I didn't provide any feedback in this specific thread because I thought
our discussion earlier was sufficient feedback from me.

(just commenting on the particular "we haven't had any feedback" bit)

Thanks,
Laszlo


Laszlo Ersek
 

On 04/29/20 02:33, Matthew Carlson via groups.io wrote:

Versioning and Dependencies:
To minimize the dependency challenges and "bisectability" I would suggest we leverage the versioning capabilities within pip and repo tagging. With versioning you have lots of options as you can lock to a specific version which requires an update each time or you can use some sort of floating version within the tuple of version (xx.yy.zz). These two tools can make this pretty flexible.

In a scenario of DEC or INF syntax change, the suggested workflow would be:
1. Create the issue for basetools
2. Update basetools python
3. Write the unit test that shows it works as expected
4. Check in and make a release
5. Update edk2 pip-requirements.txt to require at least this new version.
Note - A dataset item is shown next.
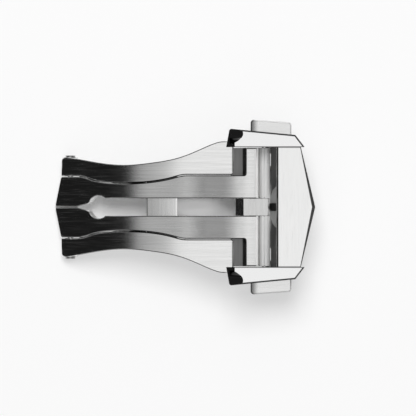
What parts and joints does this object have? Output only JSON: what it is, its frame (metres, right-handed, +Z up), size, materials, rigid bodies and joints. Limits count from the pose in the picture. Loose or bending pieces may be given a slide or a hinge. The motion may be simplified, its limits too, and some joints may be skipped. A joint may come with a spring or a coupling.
{
  "type": "deployant clasp",
  "caption": "Folding strap clasp with two arched blades, a push-button buckle with a pointed cover plate, and a pivoting tang.",
  "frame": {"origin": "centre of the bounding box, on the surface that the closed clasp rests on", "axes": "+X from the fold towards the buckle, +Y towards the rear cheek, +Z up"},
  "size_m": [0.0398, 0.0266, 0.0107],
  "materials": {
    "brushed_steel": "brushed",
    "polished_steel": "polished",
    "satin_steel": "satin",
    "turned_steel": "turned",
    "spring_steel": "drawn wire"
  },
  "bodies": {
    "outer": {"outer_blade": "brushed_steel", "crossbar": "brushed_steel", "fold_pin": "turned_steel", "fold_screws": "turned_steel"},
    "inner": {"inner_blade": "brushed_steel"},
    "buckle": {"cheek_rear": "polished_steel", "cheek_front": "polished_steel", "axle": "turned_steel", "guide_plate": "satin_steel", "guide_pins": "turned_steel", "cover_plate": "satin_steel", "cover_pins": "turned_steel", "spring_rear": "spring_steel", "spring_front": "spring_steel"},
    "button_rear": {"pusher_rear": "satin_steel", "hook_rear": "turned_steel", "hook_screw_rear": "turned_steel", "stop_pin_rear": "turned_steel"},
    "button_front": {"pusher_front": "satin_steel", "hook_front": "turned_steel", "hook_screw_front": "turned_steel", "stop_pin_front": "turned_steel"},
    "tang": {"tang": "satin_steel"}
  },
  "joints": [
    {"name": "fold_hinge", "type": "hinge", "parent": "outer", "child": "inner", "pos_m": [-0.0176, 0, 0.0012], "axis": [0, -1, 0], "range_deg": [0, 150]},
    {"name": "buckle_hinge", "type": "hinge", "parent": "inner", "child": "buckle", "pos_m": [0.01215, 0, 0.00672], "axis": [0, -1, 0], "range_deg": [-90, 0]},
    {"name": "rear_button_slide", "type": "slide", "parent": "buckle", "child": "button_rear", "axis": [0, -1, 0], "range_m": [0, 0.0008], "stiffness_N_per_m": 500, "springref_m": -0.002, "deforming": ["spring_rear"]},
    {"name": "front_button_slide", "type": "slide", "parent": "buckle", "child": "button_front", "axis": [0, 1, 0], "range_m": [0, 0.0008], "stiffness_N_per_m": 500, "springref_m": -0.002, "deforming": ["spring_front"]},
    {"name": "tang_hinge", "type": "hinge", "parent": "buckle", "child": "tang", "pos_m": [0.01215, 0, 0.00672], "axis": [0, 1, 0], "range_deg": [0, 18]}
  ],
  "couplings": [
    {"joint": "buckle_hinge", "follows": "fold_hinge", "ratio": -0.6}
  ]
}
This gives you the tracking necessary to align with the tools.
6. Use this new feature in the edk2 fw code.
Here's an example why the above procedure (i.e., strict & lock-step
versioning) is important:

https://bugzilla.tianocore.org/show_bug.cgi?id=2719

When looking at a particular commit in edk2, for example for backporting
purposes, or else when looking at the whole edk2 tree *at* a particular
commit, it must be clear to the reader what basetools *state* was able
to build that commit / that tree, at the time. Because then the reader
will also be able to either backport the necessary basetools patches
too, or else (perhaps more simply) upgrade their separate basetools
component to that particular version.

So, I agree with the suggested workflow, I just wanted to emphasize how
important it is.

Thanks
Laszlo


Matthew Carlson
 

Sorry- I wasn't more clear with my initial message. We meant with this forum here. The discussion in the earlier forum brought up several great points and outlined a pretty decent list of must haves in terms of workflow and process. I've been brainstorming some ways to get the lock-step versioning you're describing and I agree that it's quite important.